Opinión

La subasta de la emigración

En la asignatura de Ciencias Sociales nos enseñaban que la diferencia entre emigración e inmigración está en si sales de tu país o llegas a otro para establecerte en él. Algún familiar o vecino se había ido más allá de las fronteras y, por tanto, teníamos claro que eran emigrantes. Al fin y al cabo, Barcelona, Madrid y Bilbao estaban cerca, era casa. Se situaban a kilómetros, pero sonaban a proximidad dejando la palabra emigrante en mayúsculas para los que pasaban los Pirineos.

Lo que para nosotros era emigrante se transformaba en inmigrante en el país que lo recibía porque venía a quedarse en él. Las condiciones que se le ofrecieron a todas aquellas gentes, bien es verdad que nunca llegaron a contarlas con pelos y señales, y sí en cambio dejaron lucir a su vuelta la hazaña de pueblerinos viajados que venían a construir casa con los ahorros de aquella experiencia. En los años 60 y 70 miles de españoles se fueron a países de Europa occidental como Alemania, Francia o Suiza, territorios que venían a sustituir a los tradicionales destinos americanos de la generación de la posguerra. De aquella gente en busca de un salario se ha extraído el recuerdo visual de maletas de cartón en las que transportaban lo más imprescindible y, siempre, más de una fotografía con momentos congelados de lo vivido. Aquel transporte rectangular de cariños para aguantar la distancia nos refresca la memoria en exposiciones y documentales y convierte las maletas de cartón en los emoticonos de la emigración.

Para desconocimiento de nuestra realidad de niños de los sesenta, también entonces existía la figura y la categoría de refugiados; pero era una clasificación ausente para nosotros porque no estaba acompañada de la designación de un nombre, un apodo de la casa en la que había nacido o un apellido que ponerle a ese posible vecino que se veía forzado a dejar su lugar de origen. Para los pequeños no existía más amenaza en los mayores que la de no tener con qué ganarse la vida y poder llevar a su casa la manutención de los suyos; pero lejos de las necesidades del alimento para subsistir por las que se habían desplazado nuestros conocidos, debían estar también algunos hombres y mujeres que se acogían a la categoría de refugiados. No había constancia en nuestras cabezas juguetonas y felices. Era una letra escrita que no le poníamos vida.

Aquel vecino emigrante, bromista en los carnavales y juerguista todo el año, había confesado cantar como un gallo cuando pedía pollo en la Alemania que le acogía. Lo extendido del hecho aportaba más de un motivo de risa y chiste a la hora del recreo. La anécdota repetida durante aquella niñez sale a relucir hoy día y es escuchada por algunos que han llegado a nuestras aldeas desde África.
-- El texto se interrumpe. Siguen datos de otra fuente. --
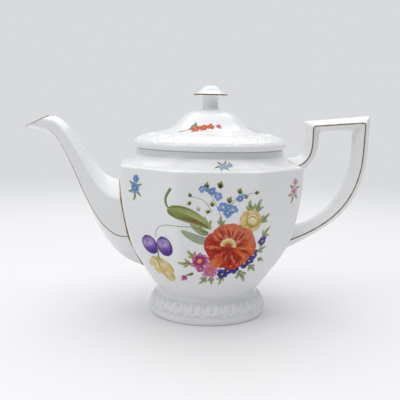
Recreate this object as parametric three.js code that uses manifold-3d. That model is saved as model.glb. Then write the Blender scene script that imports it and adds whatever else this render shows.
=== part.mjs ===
// A porcelain teapot with an eight-sided body, a six-sided spout, a squared loop handle,
// a flared round foot and a domed lid. Millimetres, +Z up. The handle points along +X and
// the spout along -X. The origin is on the table, below the middle of the overall length.

import * as THREE from "three";
import { mergeVertices } from "three/addons/utils/BufferGeometryUtils.js";
import Module from "manifold-3d";

const wasm = await Module();
wasm.setup();

// ---------------------------------------------------------------- driving dimensions

const ROUND_SEGMENTS = 48;          // facets round a turned piece
const TURN = 2 * Math.PI;
const WELD_DISTANCE = 1e-4;         // points closer than this are one vertex
const GAP = 0.3;                    // glaze joint between pieces that touch
const WALL = 4.5;                   // thickness of the pot's wall
const SPOUT_REACH = 139.5;          // lip of the spout, from the pot's axis
const HANDLE_REACH = 125.7;         // outer corner of the handle, from the pot's axis
const AXIS_X = (SPOUT_REACH - HANDLE_REACH) / 2;

// the eight-sided body
const BODY_FACES = 8;
const BODY_BASE_Z = 19.9;
const EDGE_Z = 115.6;               // height of the shoulder's edge
const FACE_BOTTOM_Z = 103;          // the faces are upright from here to the edge
const HALF_LENGTH = 68;             // axis to the faces that carry spout and handle
const DEPTH_RATIO = 0.973;          // the body is slightly shallower from front to back
const DIAGONAL_RATIO = 1.014;       // the four diagonal faces stand out a little further
const CORNER_SHARPNESS = 70;        // power of the rounded octagon: higher is crisper
const ROUND_BELOW_Z = 24;           // fully round below this height
const OCTAGON_ABOVE_Z = 62;         // fully eight-sided above this height
const FLOOR_THICKNESS = 5;
const ARRIS = 0.8;                  // width of the small bevel along each crisp edge
const BODY_LEVELS = 12;             // steps in height, from the foot up to the upright faces
const SHOULDER_STEPS = 5;

// half-length of the body against height, from the foot up to the upright faces
const BODY_CURVE = [
  [38.6, BODY_BASE_Z], [47, 30.9], [56.7, 48.9], [62.5, 67.6], [66.2, 86], [HALF_LENGTH, FACE_BOTTOM_Z],
];

// the collar that the lid sits on
const COLLAR_RADIUS = 56.6;
const COLLAR_BASE_Z = 123.7;
const COLLAR_TOP_Z = 128.2;
const NECK_RADIUS = 52.3;           // inside of the collar
const SHOULDER_HOLLOW = 1.7;        // how strongly the shoulder is hollowed

// the foot: its flared outside from the table up, and the hollow inside from the top down
const FOOT_TOP_Z = BODY_BASE_Z - GAP;
const FOOT_STAND = [44.7, 0];
const FOOT_OUTSIDE = [
  FOOT_STAND, [45.4, 2], [45.5, 5], [44.9, 8.6], [43.4, 12], [41.2, 14.6], [38.7, 15.8], [37.9, 17.2],
  [38.6, FOOT_TOP_Z],
];
const FOOT_HOLLOW = [[30, FOOT_TOP_Z], [30, 15.5], [34, 11], [37.5, 3], [38.1, 0]];

// the lid
const LID_SEAT_Z = COLLAR_TOP_Z + GAP;
const LID_TOP_Z = 157.6;
const LID_OUTSIDE = [
  [56.4, LID_SEAT_Z], [58.6, 129.6], [59.4, 131.3], [58.6, 133.2], [53.8, 136.4], [45.6, 139.1],
  [38.6, 140.1], [31.4, 142.5], [26.4, 146.4], [22, 151], [15.4, 155.5], [8.6, LID_TOP_Z], [0, LID_TOP_Z],
];
const LID_HOLLOW = [
  [0, 153.6], [12.6, 151.6], [18.6, 147.6], [23.4, 142.9], [29.6, 139], [37.6, 136.4], [45, 135.4],
  [48, 134], [48, LID_SEAT_Z],
];
const FLANGE_CLEARANCE = 1;         // round the flange, inside the neck
const FLANGE_THICKNESS = 3.6;
const FLANGE_DEPTH = 14;
const VENT_RADIUS = 1.6;            // steam hole in the dome
const VENT_DISTANCE = 19;           // of the hole from the axis, behind the knob
const VENT_FACETS = 12;
const VENT_DRILL_LENGTH = 40;       // long enough to pass right through the dome

// the knob
const KNOB_BASE_Z = LID_TOP_Z + GAP;
const KNOB_TOP_Z = 175.6;
const KNOB_OUTSIDE = [
  [0, KNOB_BASE_Z], [6.6, KNOB_BASE_Z], [6.1, 159.6], [5.8, 162.5], [6.1, 164.6], [7.5, 166.6], [11.8, 167.8],
  [12.8, 168.6], [12.2, 169.3], [8.9, 170.6], [6.6, 172.6], [5.6, 174.6], [4.2, KNOB_TOP_Z], [0, KNOB_TOP_Z],
];

// the spout: ridge along the top and along the underside, in the plane y = 0
const SPOUT_ROOT_WALL = 2.8;
const SPOUT_TIP_WALL = 1.8;
const SPOUT_RIDGE = [
  [-58, 104], [-75, 105.3], [-87.1, 116.2], [-99.1, 134.3], [-107.9, 145.1], [-115.3, 150.5], [-121.5, 150.9],
];
const SPOUT_KEEL = [
  [-44, 32], [-64.2, 40.2], [-81.2, 59.3], [-93.4, 84.4], [-105.3, 112.9], [-119, 135.3], [-SPOUT_REACH, 142],
];
const SPOUT_STATIONS = 22;
const SPOUT_ROOT_HALF_WIDTH = 21;
const SPOUT_TIP_HALF_WIDTH = 7.5;
const SPOUT_SWELL = 0.62;           // below 1, the width falls away faster near the root

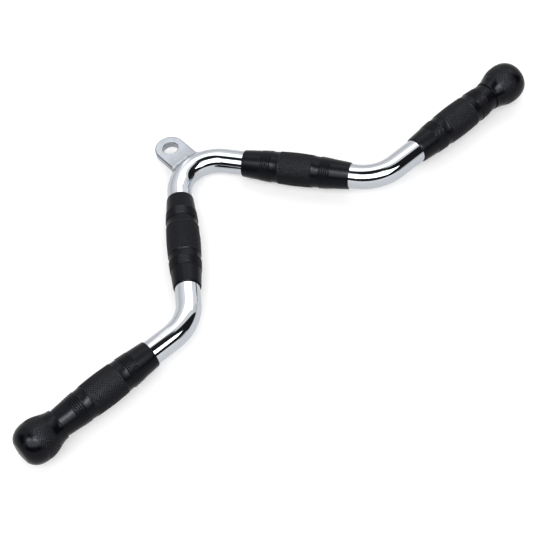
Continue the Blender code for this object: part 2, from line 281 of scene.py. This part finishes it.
def eye_loops():
    """Loops of points round the plate's outside, then back through its hole."""
    root_x = EYE_WIDTH / 2
    root_y = math.sqrt((MIDDLE_BEND_RADIUS + EYE_ROOT_DEPTH) ** 2 - root_x ** 2) - MIDDLE_BEND_RADIUS
    corner = math.atan2(EYE_HOLE_CENTRE - root_y, root_x)
    angles = steps(-corner, 0, EYE_SIDE_STEPS)
    angles += steps(0, math.pi, EYE_END_STEPS)[1:]
    angles += steps(math.pi, math.pi + corner, EYE_SIDE_STEPS)[1:]
    angles += steps(math.pi + corner, 2 * math.pi - corner, EYE_ROOT_STEPS)[1:-1]
    loops = []
    for inset, z in rounded_over(EYE_EDGE):
        loops.append([(*eye_outline(a, EYE_WIDTH / 2 - inset), z) for a in angles])
    for inset, z in rounded_over(EYE_HOLE_EDGE)[::-1]:
        r = EYE_HOLE_RADIUS + inset
        loops.append([(r * math.cos(a), EYE_HOLE_CENTRE + r * math.sin(a), z) for a in angles])
    return loops


eye_vertices, eye_rings = numbered(eye_loops())
eye_rims = [(inset, edge) for edge in (EYE_EDGE, EYE_HOLE_EDGE) for inset, z in rounded_over(edge)]
eye_polish = [float(inset <= edge) for inset, edge in eye_rims for point in eye_rings[0]]
# Painted shade in the plate's colour: darker along its rounded edges and towards its root at the weld.
eye_shaded_edges = [float(0 < inset < edge) for inset, edge in eye_rims for point in eye_rings[0]]
eye_root_shade = [(EYE_SHADE_ENDS_AT - y) / (EYE_SHADE_ENDS_AT - EYE_SHADE_DARKEST_AT) for x, y, z in eye_vertices]
eye_dull = [max(edge_shade, min(max(root_shade, 0), 1)) for edge_shade, root_shade in zip(eye_shaded_edges, eye_root_shade)]
ground_chrome = chrome("ground chrome", GROUND_TONE, smoothest=0.30, roughest=0.42,
                       grain=0.00002, grain_size=0.0006, glossy=0.08, mottle=0.12, cloud=0.005)
piece("eye_plate_ground", eye_vertices, skin(eye_rings, True), BAR_LIES, ground_chrome,
      "eye_plate", "eye_chrome", polish=eye_polish, dull=eye_dull)

# Weld: one bead run all round the plate's root, dressed hollow with a grinder and plated over with
# the rest, so that plate and bar flow into each other with only a slight ripple left.
WELD_LEG = 0.0042
WELD_TOE = 0.00007
WELD_ROOT = 0.0075
WELD_FLOOR = 0.0105
WELD_CORNER = 0.0008
WELD_CORNER_GROWTH = 0.8
WELD_ROWS = 16
WELD_CORNER_STEPS = 8
WELD_FACE_STEPS = 18
WELD_END_STEPS = 6
RIPPLE = 0.035
RIPPLE_ACROSS = 0.3
RIPPLE_FADE = 0.001
RIPPLES_PER_METRE = 260
RIPPLE_PATTERN = 1.7
BEAD_TONE = (0.60, 0.63, 0.68)


def weld_section(half_width, half_height, corner):
    """Rounded rectangle of (x, z) points, with its sides divided so that it can follow the bend."""
    section = []
    quarters = ((1, 1, 0), (-1, 1, 0.5 * math.pi), (-1, -1, math.pi), (1, -1, 1.5 * math.pi))
    for x_sign, z_sign, first in quarters:
        centre_x = x_sign * (half_width - corner)
        centre_z = z_sign * (half_height - corner)
        for angle in steps(first, first + math.pi / 2, WELD_CORNER_STEPS):
            section.append((centre_x + corner * math.cos(angle), centre_z + corner * math.sin(angle)))
        if x_sign == z_sign:
            across = steps(centre_x, -centre_x, WELD_FACE_STEPS)[1:-1]
            section += [(x, z_sign * half_height) for x in across]
        else:
            down = steps(centre_z, -centre_z, WELD_END_STEPS)[1:-1]
            section += [(x_sign * half_width, z) for z in down]
    return section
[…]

En estos momentos políticos españoles, la emigración es casa de subastas e inquieta a partidos políticos como Junts, independentista catalán y de ideología de extrema derecha, que la miran como un arsenal que podría suponer una confrontación con el futuro del individuo de siete apellidos catalanes. El entonces Jorge, que se llevaría también a su mujer, constituía una gran curiosidad entre los pequeños del pueblo, y siempre había quien lo miraba como héroe a imitar. Van quedando pocos con su recuerdo oído o vivido. Hoy los políticos subastan la emigración y para niños y jóvenes una maleta de cartón nada tiene que ver con embarcaciones precarias, vallas saltadas, pateras hundidas o polizones en camiones.